Foi também política a censura a “Calabar, o elogio da traição”, peça musical de Ruy Guerra e Chico Buarque, escrita em 1973 para ser encenada no ano seguinte. Não foi. Partiu do Ministério do Exército a proibição –– da peça, do título e até da proibição, que não podia ser divulgada. Na história, Domingos Fernandes Calabar passa de traidor a herói ao se unir aos holandeses contra os portugueses, em 1632, durante a Insurreição Pernambucana. O texto de Chico e Ruy fala de ações contra o povo, abuso de poder, tortura, a má herança lusitana, detalhes incômodos ao governo militar.

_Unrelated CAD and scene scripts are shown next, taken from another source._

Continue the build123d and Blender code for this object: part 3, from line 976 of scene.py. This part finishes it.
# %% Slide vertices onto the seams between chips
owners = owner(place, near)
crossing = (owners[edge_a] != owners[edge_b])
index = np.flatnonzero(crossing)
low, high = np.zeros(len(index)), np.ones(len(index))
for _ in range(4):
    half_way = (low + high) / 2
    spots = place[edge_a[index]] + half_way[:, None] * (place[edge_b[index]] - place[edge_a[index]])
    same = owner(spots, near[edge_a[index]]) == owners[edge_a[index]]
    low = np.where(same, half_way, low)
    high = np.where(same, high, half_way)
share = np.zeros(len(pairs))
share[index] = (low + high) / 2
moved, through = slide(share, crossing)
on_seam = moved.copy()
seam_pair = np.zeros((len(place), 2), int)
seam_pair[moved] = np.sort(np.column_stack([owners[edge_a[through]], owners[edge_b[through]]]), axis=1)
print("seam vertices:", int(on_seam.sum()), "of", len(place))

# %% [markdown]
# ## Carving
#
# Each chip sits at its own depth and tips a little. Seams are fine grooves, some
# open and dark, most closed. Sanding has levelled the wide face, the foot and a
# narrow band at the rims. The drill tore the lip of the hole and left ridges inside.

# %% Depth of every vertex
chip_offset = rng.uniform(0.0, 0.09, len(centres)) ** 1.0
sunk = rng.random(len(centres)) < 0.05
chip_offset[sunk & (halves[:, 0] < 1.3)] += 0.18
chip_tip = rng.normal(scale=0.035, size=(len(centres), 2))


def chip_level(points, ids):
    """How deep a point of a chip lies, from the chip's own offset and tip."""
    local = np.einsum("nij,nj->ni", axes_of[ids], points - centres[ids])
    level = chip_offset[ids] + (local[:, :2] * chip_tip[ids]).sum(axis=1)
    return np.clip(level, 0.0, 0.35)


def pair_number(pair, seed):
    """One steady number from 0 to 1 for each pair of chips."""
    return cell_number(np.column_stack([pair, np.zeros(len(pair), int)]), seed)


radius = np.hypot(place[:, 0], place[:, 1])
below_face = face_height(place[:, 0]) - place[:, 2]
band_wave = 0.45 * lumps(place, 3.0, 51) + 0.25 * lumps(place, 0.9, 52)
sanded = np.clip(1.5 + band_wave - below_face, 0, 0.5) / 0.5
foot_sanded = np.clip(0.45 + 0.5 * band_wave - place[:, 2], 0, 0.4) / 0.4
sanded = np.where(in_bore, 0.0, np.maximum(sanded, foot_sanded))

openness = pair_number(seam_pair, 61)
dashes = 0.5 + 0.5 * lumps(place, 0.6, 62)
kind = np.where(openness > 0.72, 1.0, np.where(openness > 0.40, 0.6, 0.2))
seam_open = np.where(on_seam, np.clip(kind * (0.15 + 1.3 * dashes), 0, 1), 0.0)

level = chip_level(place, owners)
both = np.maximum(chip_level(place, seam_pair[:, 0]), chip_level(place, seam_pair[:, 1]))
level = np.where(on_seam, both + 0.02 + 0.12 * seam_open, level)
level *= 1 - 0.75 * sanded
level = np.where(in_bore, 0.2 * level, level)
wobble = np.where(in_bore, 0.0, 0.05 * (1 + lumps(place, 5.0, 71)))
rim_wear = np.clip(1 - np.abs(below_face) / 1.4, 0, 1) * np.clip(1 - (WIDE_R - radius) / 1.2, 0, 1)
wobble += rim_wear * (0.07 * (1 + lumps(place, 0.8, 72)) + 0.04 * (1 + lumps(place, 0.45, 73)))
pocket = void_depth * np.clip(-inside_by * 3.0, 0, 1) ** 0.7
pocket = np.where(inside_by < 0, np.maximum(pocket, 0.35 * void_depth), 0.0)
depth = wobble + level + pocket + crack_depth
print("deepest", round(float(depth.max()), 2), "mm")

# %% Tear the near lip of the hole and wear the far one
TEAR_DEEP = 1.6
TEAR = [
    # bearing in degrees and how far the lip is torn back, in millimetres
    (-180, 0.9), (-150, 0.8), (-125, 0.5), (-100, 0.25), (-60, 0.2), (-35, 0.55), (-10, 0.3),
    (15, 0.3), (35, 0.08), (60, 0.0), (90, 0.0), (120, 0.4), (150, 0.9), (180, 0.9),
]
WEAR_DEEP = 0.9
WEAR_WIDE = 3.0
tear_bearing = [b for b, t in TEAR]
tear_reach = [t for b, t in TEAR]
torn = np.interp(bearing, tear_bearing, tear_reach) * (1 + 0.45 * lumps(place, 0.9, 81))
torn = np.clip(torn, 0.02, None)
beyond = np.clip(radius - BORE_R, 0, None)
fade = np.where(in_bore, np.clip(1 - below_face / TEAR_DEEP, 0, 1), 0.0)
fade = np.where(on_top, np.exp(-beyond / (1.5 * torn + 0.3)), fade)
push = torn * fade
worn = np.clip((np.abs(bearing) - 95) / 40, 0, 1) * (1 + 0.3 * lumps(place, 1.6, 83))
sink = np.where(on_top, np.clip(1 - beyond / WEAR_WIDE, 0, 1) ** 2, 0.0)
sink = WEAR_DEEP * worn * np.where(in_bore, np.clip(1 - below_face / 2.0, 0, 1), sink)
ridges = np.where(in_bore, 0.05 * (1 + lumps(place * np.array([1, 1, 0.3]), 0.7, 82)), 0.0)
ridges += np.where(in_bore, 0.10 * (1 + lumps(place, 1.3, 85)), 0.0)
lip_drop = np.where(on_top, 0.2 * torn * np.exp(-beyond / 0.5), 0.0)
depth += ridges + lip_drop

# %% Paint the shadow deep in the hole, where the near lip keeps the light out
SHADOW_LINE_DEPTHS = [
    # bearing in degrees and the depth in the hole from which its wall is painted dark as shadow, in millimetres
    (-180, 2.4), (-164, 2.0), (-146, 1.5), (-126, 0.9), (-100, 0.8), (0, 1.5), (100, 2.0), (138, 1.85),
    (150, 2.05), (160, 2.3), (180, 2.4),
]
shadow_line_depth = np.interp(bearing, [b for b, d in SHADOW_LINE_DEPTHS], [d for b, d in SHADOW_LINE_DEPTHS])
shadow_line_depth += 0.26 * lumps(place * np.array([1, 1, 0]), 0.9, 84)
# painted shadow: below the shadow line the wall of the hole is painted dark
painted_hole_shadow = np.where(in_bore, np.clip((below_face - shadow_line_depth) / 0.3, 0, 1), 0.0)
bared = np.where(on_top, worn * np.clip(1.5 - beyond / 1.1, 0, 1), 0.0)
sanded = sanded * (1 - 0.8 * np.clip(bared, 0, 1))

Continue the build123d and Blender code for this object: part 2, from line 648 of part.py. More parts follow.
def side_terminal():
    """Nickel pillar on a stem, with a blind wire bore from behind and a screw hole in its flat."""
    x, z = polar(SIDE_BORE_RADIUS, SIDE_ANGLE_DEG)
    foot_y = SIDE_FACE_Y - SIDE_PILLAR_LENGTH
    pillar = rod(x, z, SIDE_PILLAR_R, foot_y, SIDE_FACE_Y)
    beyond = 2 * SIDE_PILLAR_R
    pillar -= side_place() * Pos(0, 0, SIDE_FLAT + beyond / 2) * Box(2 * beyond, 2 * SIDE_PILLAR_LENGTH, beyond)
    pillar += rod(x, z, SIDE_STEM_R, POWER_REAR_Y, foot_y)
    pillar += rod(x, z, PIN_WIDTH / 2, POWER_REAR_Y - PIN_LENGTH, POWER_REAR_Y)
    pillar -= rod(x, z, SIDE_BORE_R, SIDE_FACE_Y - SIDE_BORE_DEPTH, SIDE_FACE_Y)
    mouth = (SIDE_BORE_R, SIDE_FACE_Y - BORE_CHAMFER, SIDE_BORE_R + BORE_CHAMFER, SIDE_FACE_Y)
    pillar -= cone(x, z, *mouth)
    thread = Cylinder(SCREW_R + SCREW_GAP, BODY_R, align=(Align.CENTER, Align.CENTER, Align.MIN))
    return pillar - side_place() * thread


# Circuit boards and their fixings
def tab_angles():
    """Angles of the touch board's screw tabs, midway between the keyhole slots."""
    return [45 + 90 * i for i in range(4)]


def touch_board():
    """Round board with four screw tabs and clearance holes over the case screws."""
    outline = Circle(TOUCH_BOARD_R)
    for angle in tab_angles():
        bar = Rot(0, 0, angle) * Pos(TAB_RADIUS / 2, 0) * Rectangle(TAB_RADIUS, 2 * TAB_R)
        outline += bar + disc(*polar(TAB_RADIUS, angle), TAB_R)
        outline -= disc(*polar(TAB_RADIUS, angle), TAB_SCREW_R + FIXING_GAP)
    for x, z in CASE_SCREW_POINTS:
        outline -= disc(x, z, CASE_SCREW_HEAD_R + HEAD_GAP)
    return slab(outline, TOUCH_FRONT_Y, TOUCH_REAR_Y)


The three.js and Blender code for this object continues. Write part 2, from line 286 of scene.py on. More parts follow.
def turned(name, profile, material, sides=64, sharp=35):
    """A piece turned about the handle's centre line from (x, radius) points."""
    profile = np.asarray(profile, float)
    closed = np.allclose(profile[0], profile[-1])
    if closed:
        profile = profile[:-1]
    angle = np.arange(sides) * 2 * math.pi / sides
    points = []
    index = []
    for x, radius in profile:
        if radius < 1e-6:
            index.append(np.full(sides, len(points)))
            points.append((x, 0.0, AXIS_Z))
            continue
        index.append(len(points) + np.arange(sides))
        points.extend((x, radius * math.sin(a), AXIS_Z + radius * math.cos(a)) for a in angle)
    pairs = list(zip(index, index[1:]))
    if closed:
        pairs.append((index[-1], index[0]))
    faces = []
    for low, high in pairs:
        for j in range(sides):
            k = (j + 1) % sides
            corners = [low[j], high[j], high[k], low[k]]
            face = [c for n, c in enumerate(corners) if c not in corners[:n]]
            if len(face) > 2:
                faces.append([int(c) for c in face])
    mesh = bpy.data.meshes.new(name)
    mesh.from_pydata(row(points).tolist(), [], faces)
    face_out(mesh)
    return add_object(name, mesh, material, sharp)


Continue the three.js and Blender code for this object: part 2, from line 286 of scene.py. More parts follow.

Mas foi permitido a Chico gravar um disco com as canções, desde que certos reparos fossem observados. Nada de título, nada de capa chamativa, nada de canções como “Vence na vida quem diz sim”, debochada apologia da subserviência, e “Ana de Amsterdam”, a da cama, da cana, fulana, sacana. “Bárbara”, canção que fala do amor de Ana por ela, só não foi censurada porque um dos censores, numa de inteligente, garantiu que uma simples mudança na letra já gravada jogaria para debaixo do tapete a clara menção ao amor de uma mulher por outra. Tudo bem. Nos versos “Vamos ceder enfim à tentação de nossas bocas cruas/E mergulhar no poço escuro de nós duas”, a voz de Chico é apagada sobre a palavra duas. Já em outros versos, o censor deixou passar “O meu destino é caminhar assim desesperada e nua/ Sabendo que no fim da noite serei tua”.

São casos antigos para reconhecer que a censura já foi mais dura do que a que pode se institucionalizar no Brasil de hoje. Mais dura, mas não necessariamente menos burra.